Booker to Nobel
J.M. Coetzee's gaze pierces into the darkness that lies embedded within the human condition. UMA MAHADEVAN-DASGUPTA profiles this year's winner of the Literature Nobel.
John Maxwell Coetzee
ON the day they announced that J.M. Coetzee had won the Nobel Prize for Literature this year, I was reading his latest novel, Elizabeth Costello. This novel, which hasn't made it to the Booker shortlist this year (just as Naipaul's Half A Life, published in the year of his Nobel Prize, didn't make it to the Booker shortlist), is an interesting adventure. The reviews are mixed. It's a great book, they acknowledge but is it a novel, they ask. For if you open the pages of the book, you find that it is called Elizabeth Costello Eight Lessons; and they are lessons, ranging from such concerns as you might reasonably expect a novelist to be preoccupied with, such as "Realism" and "Eros", even "The Novel in Africa"; but there are also to be found here such essays as "The Philosophers and the Animals", and "The Poets and the Animals".

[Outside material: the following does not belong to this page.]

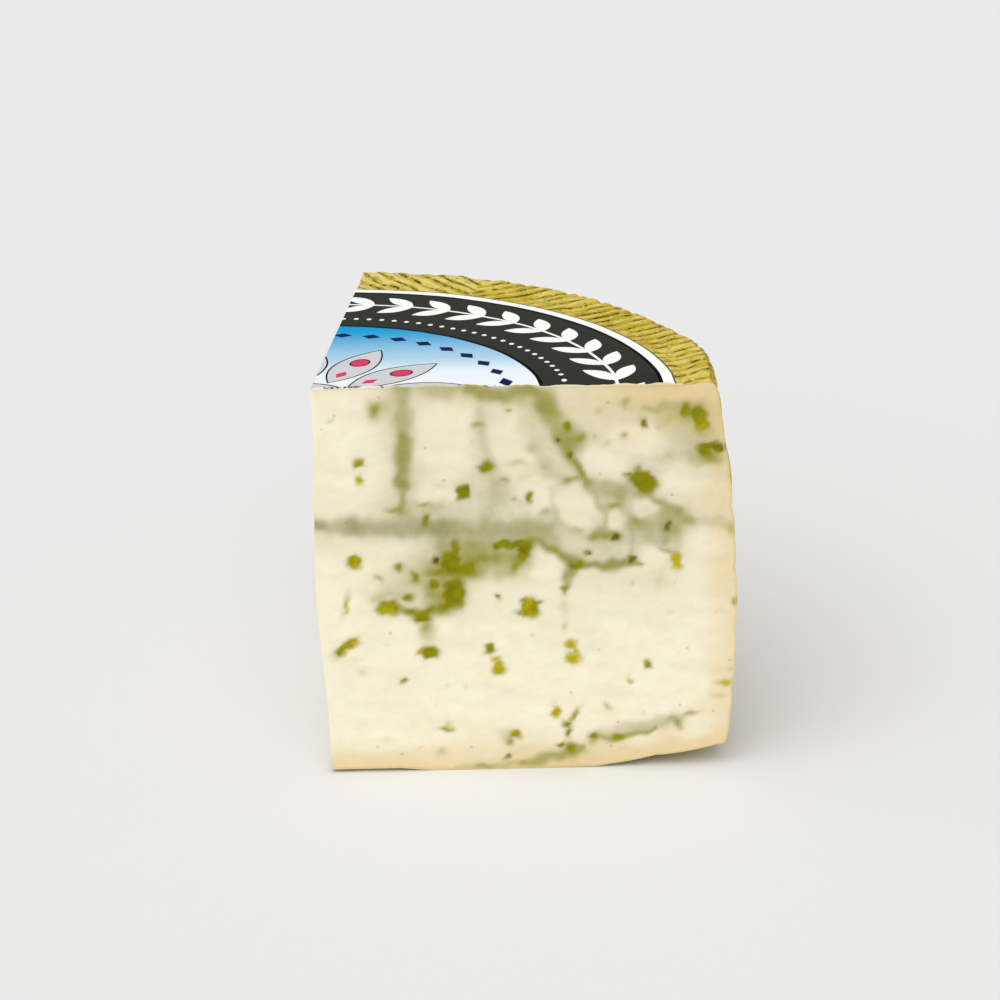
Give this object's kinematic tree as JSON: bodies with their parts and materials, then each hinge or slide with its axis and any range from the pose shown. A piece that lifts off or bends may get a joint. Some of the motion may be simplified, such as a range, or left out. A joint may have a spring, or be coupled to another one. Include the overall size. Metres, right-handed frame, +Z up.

Wherever she is invited to speak and to be felicitated, Costello voices her concerns about the Western obsession with reason as a way of understanding the world, at the expense of any other way; and the human enterprise of enslaving nature. She does not tell people what they want to hear: "I am an old woman. I do not have the time any longer to say things I do not mean." And she goes on to talk of the holocaust that our world is involved in every day, "an enterprise of degradation, cruelty and killing which rivals anything that the Third Reich was capable of ... an enterprise without end, self-regenerating, bringing rabbits, rats, poultry, livestock ceaselessly into the world for the purpose of killing them."
This is typical of Coetzee's writing. It has always pushed the boundaries of what might be considered the appropriate concerns of literary fiction, and certainly beyond the expected theme of apartheid and racial politics.
Even Disgrace, Coetzee's 1999 Booker Prize-winning novel and widely considered his best, has not only been an unsparing view of the present-day South African crisis, but also of the ways in which oppression, power struggles and sexual aggression continue to manifest themselves in our society. Disgrace ends with a bleak vision of the disgraced teacher David Lurie, unable to save his daughter from assault and victimhood, working at an animal shelter where unwanted animals are given lethal injections and then cremated in an incinerator.
Coetzee's vision has never been easy. In his earlier Booker Prize-winning novel, the fable-like Life and Times of Michael K he became the first writer to win the Booker twice he tells of the only protest that can never be quenched that of passivity. After all, Coetzee is widely considered as following in the line of Kafka and Beckett. If "I can't go on, I'll go on" is the theme of Beckett's writing, it is the theme of Coetzee's David Lurie as well, of Lurie's daughter Lucy as she awaits the birth of her rapist's child, and of Elizabeth Costello as she stands at the gate, seeking admittance to what lies beyond.
English-speaking, of Afrikaaner descent, South African but based in Australia since 2001, having studied mathematics and linguistics, having worked as a computer programmer; not having attended the Booker award ceremonies on both occasions many curious details are being dredged up about this reclusive writer. In an age where publicists' hype tells us more than we want to know about mediocre writers, Coetzee rarely gives interviews. Indeed, it is reported that the Swedish Academy could not contact the writer before the Prize was announced.
But the greatest mysteries are inside the pages of his novels, essays and memoirs. Coetzee has rarely written directly, even about apartheid: his gaze goes deeper, slantingly, piercing into the darkness that lies embedded within the human condition.
I am drawn back to the last pages of Disgrace, to these terrible, beautiful moments at the animal shelter: "One gets used to things getting harder; one ceases to be surprised that what used to be as hard as hard can be grows harder yet ... " Updike has lauded the writer for his "brainy, taut prose" and his language that is "inventive, austere and penetrating". The Nobel Prize is a tribute to Coetzee's searching gaze and integrity.